Author’s note: A year ago, up at my parents’ house for Christmas, I wrote a piece for a quarterly magazine called Nude. Shortly afterwards the couple who ran the magazine found that they were to be parents, so — no more Nude. The piece was a joy to write, because the loose brief — “magnificent obsessions” — allowed me to choose a subject that would be, well, fun to write about.

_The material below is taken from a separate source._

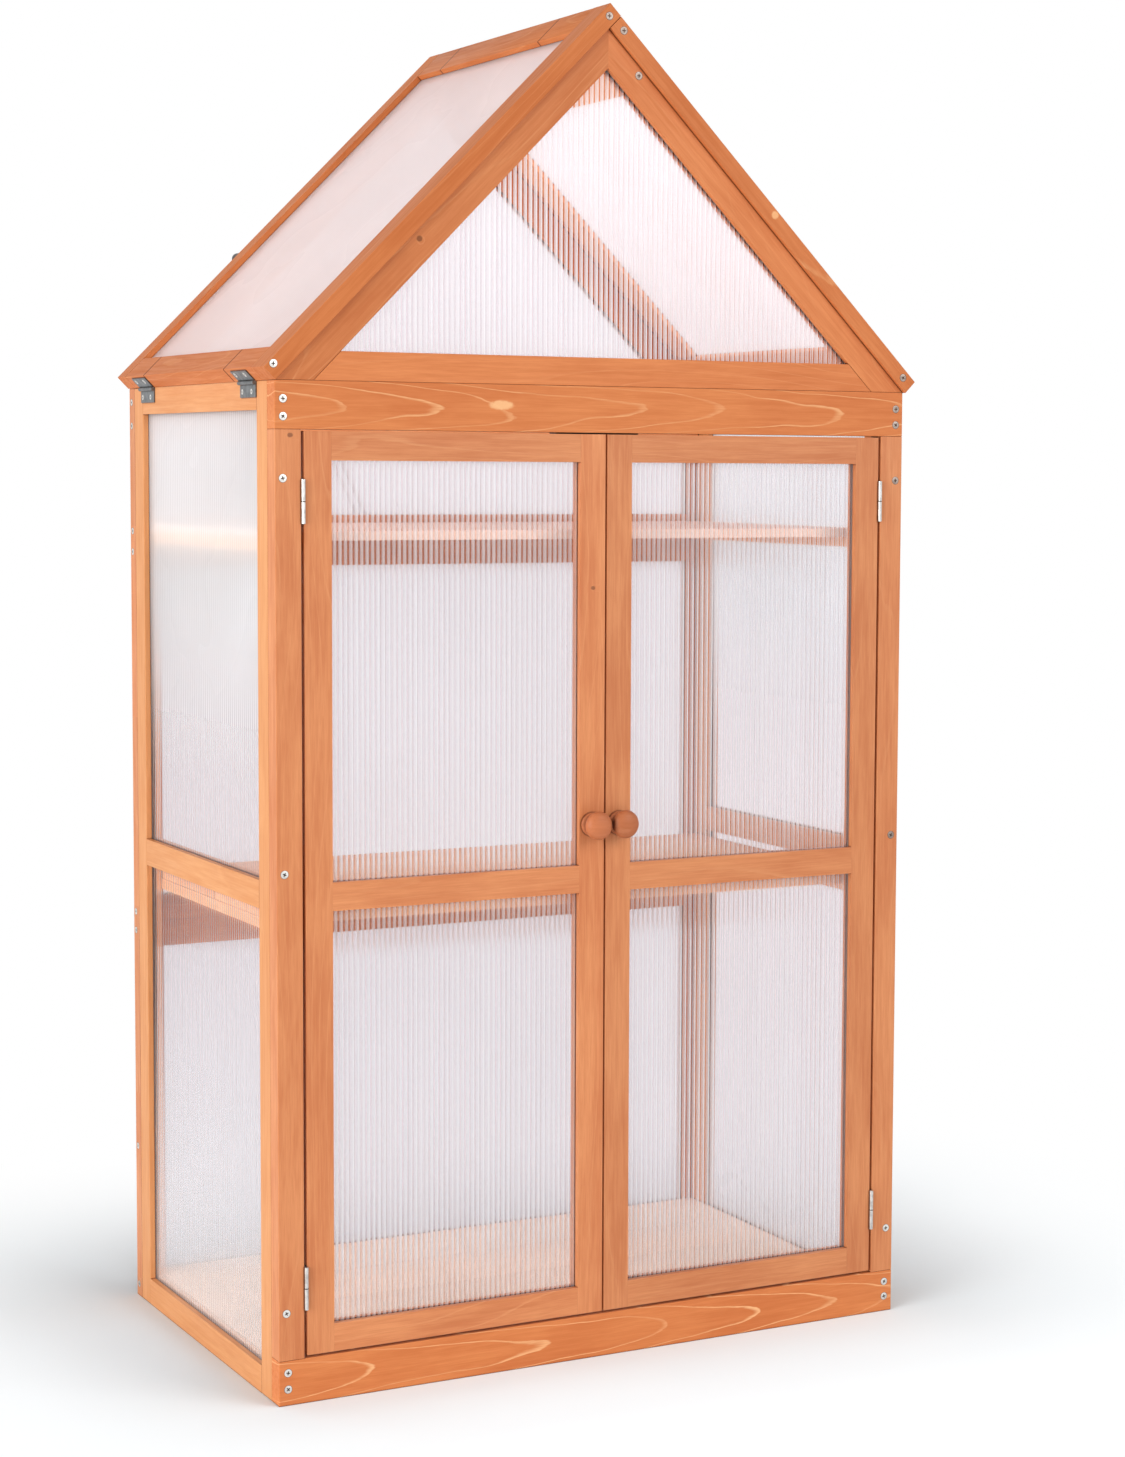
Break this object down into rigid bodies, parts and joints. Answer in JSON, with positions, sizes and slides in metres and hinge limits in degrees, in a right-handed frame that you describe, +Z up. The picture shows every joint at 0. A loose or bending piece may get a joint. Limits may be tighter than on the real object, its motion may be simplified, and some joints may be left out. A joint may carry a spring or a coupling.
{
  "type": "wooden mini greenhouse",
  "caption": "Narrow wooden greenhouse cabinet with glazed double doors, shelves and a saddle roof whose left half is a hinged lid on a stay.",
  "frame": {"origin": "on the ground, in the middle of the footprint", "axes": "+X to the right seen from the front, +Y from the doors to the back, +Z up"},
  "size_m": [0.787, 0.518, 1.4738],
  "materials": {
    "stained_fir": "oiled orange-brown, visible grain and knots",
    "inner_wood": "planed softwood, lightly stained",
    "knob_wood": "turned and stained",
    "twin_wall_pane": "milky twin-wall polycarbonate with fine upright flutes",
    "bright_zinc": "bright zinc plate",
    "dark_zinc": "dark grey plate",
    "screw_steel": "zinc-plated",
    "stay_steel": "zinc-plated flat bar",
    "magnet_steel": "bright plate",
    "black_plastic": "moulded, satin"
  },
  "bodies": {
    "cabinet": {"left_post": "stained_fir", "right_post": "stained_fir", "header": "stained_fir", "plinth": "stained_fir", "left_side_stiles": "stained_fir", "left_side_rails": "stained_fir", "left_side_panes": "twin_wall_pane", "right_side_stiles": "stained_fir", "right_side_rails": "stained_fir", "right_side_panes": "twin_wall_pane", "rear_lower_frame": "stained_fir", "rear_middle_frame": "stained_fir", "rear_upper_frame": "stained_fir", "rear_panes": "twin_wall_pane", "front_gable_rafters": "stained_fir", "front_gable_rail": "stained_fir", "front_gable_pane": "twin_wall_pane", "rear_gable_rafters": "stained_fir", "rear_gable_rail": "stained_fir", "rear_gable_pane": "twin_wall_pane", "roof_rafters": "stained_fir", "roof_ridge_rail": "stained_fir", "roof_eave_rail": "stained_fir", "roof_pane": "twin_wall_pane", "upper_shelf": "inner_wood", "middle_shelf": "inner_wood", "floor_boards": "inner_wood", "shelf_cleats": "inner_wood", "door_catch": "black_plastic", "catch_magnets": "magnet_steel", "door_frame_hinge_leaves": "bright_zinc", "door_hinge_pins": "bright_zinc", "lid_wall_hinge_leaves": "dark_zinc", "lid_hinge_pins": "dark_zinc", "stay_screw": "screw_steel"},
    "left_door": {"left_door_stiles": "stained_fir", "left_door_rails": "stained_fir", "left_door_panes": "twin_wall_pane", "left_door_knob": "knob_wood", "left_door_knob_screw": "screw_steel", "left_door_hinge_leaves": "bright_zinc", "left_door_strike": "screw_steel"},
    "right_door": {"right_door_stiles": "stained_fir", "right_door_rails": "stained_fir", "right_door_panes": "twin_wall_pane", "right_door_knob": "knob_wood", "right_door_knob_screw": "screw_steel", "right_door_hinge_leaves": "bright_zinc", "right_door_strike": "screw_steel"},
    "lid": {"lid_rafters": "stained_fir", "lid_ridge_rail": "stained_fir", "lid_eave_rail": "stained_fir", "lid_corner_blocks": "stained_fir", "lid_pane": "twin_wall_pane", "lid_hinge_leaves": "dark_zinc"},
    "stay_bar": {"stay_bar": "stay_steel"},
    "stay_knob": {"stay_knob": "black_plastic"}
  },
  "joints": [
    {"name": "left_door_hinge", "type": "hinge", "parent": "cabinet", "child": "left_door", "pos_m": [-0.34985, -0.2349, 0.5337], "axis": [0, 0, -1], "range_deg": [0, 170]},
    {"name": "right_door_hinge", "type": "hinge", "parent": "cabinet", "child": "right_door", "pos_m": [0.34985, -0.2349, 0.5337], "axis": [0, 0, 1], "range_deg": [0, 170]},
    {"name": "lid_hinge", "type": "hinge", "parent": "cabinet", "child": "lid", "pos_m": [-0.3825, 0, 1.06613], "axis": [0, -1, 0], "range_deg": [0, 80]},
    {"name": "stay_swing", "type": "hinge", "parent": "lid", "child": "stay_bar", "pos_m": [-0.23794, 0.2363, 1.22349], "axis": [0, -1, 0], "range_deg": [-40, 0]},
    {"name": "stay_knob_turn", "type": "hinge", "parent": "lid", "child": "stay_knob", "pos_m": [-0.23794, 0.241, 1.22349], "axis": [0, 1, 0], "continuous": true}
  ],
  "couplings": [
    {"joint": "stay_swing", "follows": "lid_hinge", "ratio": -0.5}
  ]
}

There are many examples of enterprises which have involved mind-boggling levels of dedication to a goal which was abstract, pointless, stupid or even unachievable — the Watts Towers, the first ascent of Everest, crossing America on a pogo stick — but I decided to go large and write about the moon landings. This was just before the 40th anniversary. There wasn’t much information readily available at my parents’ place, which remains stuck somewhere in the 1970s, a long way from the Internet. No problem, though. I wasn’t particularly interested in facts and figures. I wanted to address the spirit of the thing, its monumental scale and relatively modest aim. So I got to typing, drawing a few bits of physics, economics, and history from Andrew Chaikin’s comprehensive and engaging book A Man on the Moon. Mainly I was looking at the sheer demented splendour of the thing.
But Nude, of course, was defunct, so the article languished in the depths of my hard drive for a year, with no place to go — until now! In a few days I’ll be boarding a train back to the past, to spend a couple of weeks in the real world, so…here’s a present for all Nervous Breakdown crew. Have a good [insert holiday] and a [insert adjective] new year (if you’re on the Gregorian calendar).
“Of course it was all fake.”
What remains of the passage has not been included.